[3D code data]

━━━━

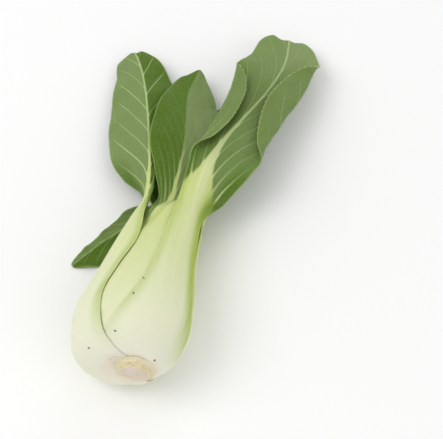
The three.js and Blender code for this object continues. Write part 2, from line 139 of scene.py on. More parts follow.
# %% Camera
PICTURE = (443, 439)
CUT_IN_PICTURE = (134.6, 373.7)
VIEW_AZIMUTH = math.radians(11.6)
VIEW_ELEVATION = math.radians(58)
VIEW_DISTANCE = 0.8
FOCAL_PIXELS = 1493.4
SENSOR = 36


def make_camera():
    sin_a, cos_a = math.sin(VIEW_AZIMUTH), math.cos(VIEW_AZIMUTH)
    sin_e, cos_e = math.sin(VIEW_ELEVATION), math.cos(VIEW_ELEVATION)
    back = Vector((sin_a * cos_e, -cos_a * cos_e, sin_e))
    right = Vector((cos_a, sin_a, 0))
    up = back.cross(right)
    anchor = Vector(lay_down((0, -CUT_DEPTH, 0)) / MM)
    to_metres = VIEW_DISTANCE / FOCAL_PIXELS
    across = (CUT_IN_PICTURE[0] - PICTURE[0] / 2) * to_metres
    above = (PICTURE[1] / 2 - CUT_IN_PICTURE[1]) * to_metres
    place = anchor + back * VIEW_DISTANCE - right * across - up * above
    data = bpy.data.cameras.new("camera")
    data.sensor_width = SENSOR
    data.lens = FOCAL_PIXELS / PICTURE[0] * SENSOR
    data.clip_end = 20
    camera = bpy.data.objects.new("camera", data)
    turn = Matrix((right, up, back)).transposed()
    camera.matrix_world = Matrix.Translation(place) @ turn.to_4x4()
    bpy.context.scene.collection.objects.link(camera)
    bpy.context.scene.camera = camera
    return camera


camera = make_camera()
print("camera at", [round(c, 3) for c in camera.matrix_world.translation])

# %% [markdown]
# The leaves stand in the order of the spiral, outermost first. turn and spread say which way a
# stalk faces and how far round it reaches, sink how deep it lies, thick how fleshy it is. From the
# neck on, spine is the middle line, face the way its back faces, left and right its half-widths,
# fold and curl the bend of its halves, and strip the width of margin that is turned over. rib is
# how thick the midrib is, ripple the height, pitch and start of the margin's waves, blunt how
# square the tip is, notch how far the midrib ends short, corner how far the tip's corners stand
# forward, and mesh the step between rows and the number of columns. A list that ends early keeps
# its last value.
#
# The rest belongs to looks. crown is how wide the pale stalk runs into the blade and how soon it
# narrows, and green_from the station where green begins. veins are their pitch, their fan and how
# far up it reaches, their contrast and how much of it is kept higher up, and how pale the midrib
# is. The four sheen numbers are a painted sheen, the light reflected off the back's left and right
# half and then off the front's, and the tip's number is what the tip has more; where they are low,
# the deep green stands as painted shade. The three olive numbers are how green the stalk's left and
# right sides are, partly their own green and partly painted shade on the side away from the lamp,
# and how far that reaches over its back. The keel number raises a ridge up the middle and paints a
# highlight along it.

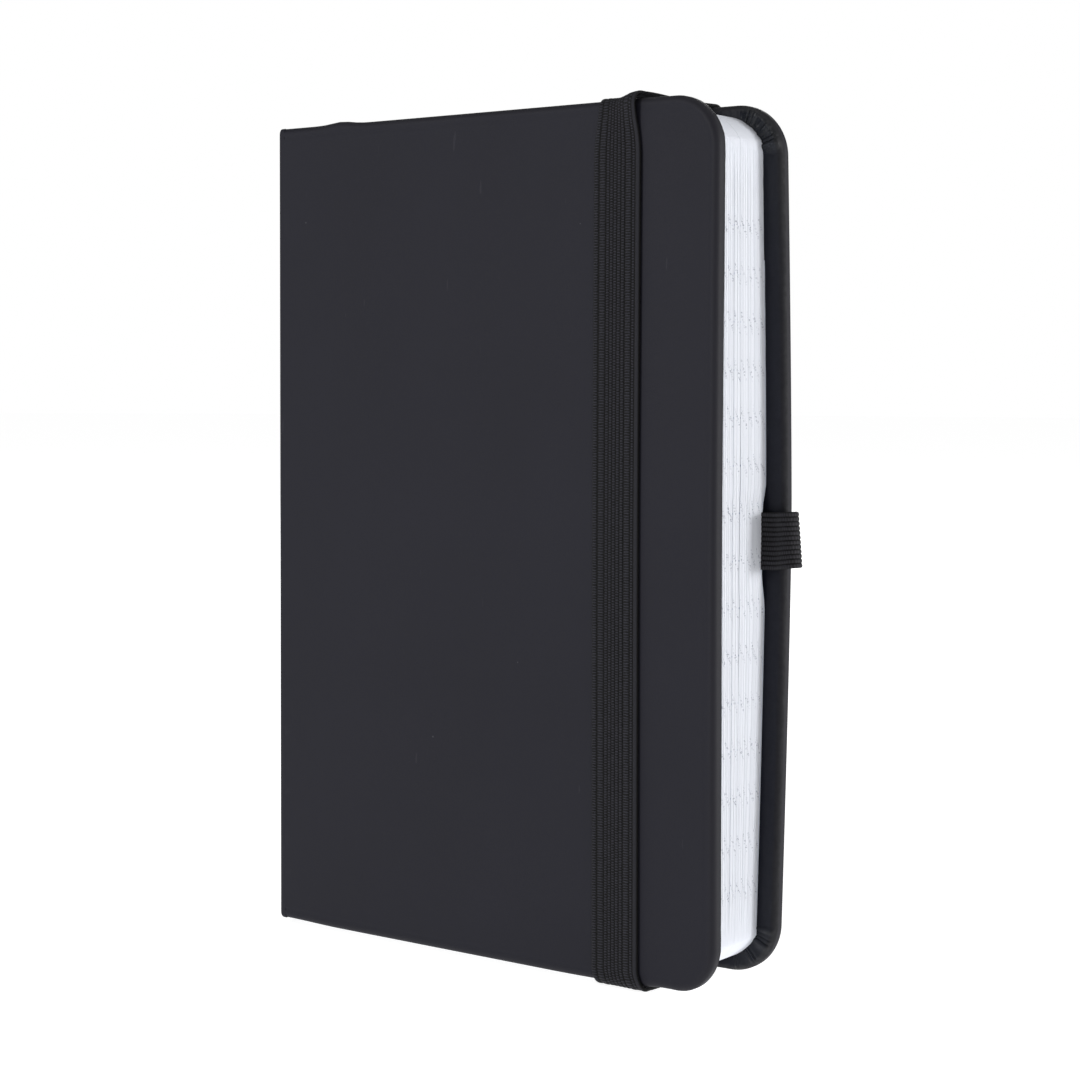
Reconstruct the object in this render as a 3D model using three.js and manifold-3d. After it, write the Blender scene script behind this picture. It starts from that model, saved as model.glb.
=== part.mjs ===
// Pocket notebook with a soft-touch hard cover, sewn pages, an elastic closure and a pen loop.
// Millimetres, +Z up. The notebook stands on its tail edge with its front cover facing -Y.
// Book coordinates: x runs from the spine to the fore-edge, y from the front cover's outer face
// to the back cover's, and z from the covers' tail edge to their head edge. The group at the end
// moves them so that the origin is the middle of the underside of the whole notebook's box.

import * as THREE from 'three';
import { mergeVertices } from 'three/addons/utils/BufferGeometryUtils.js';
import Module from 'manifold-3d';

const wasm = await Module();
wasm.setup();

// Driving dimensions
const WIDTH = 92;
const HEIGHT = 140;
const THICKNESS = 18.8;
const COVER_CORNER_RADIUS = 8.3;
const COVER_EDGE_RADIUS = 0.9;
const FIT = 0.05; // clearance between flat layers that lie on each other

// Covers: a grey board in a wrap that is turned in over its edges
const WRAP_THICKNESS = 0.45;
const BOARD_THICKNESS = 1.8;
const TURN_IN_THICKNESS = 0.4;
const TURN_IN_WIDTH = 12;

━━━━

§ PROBLEM
Report how many lines in the data contain the word "scene", with no words besides the number.

§ THE RESPONSE
4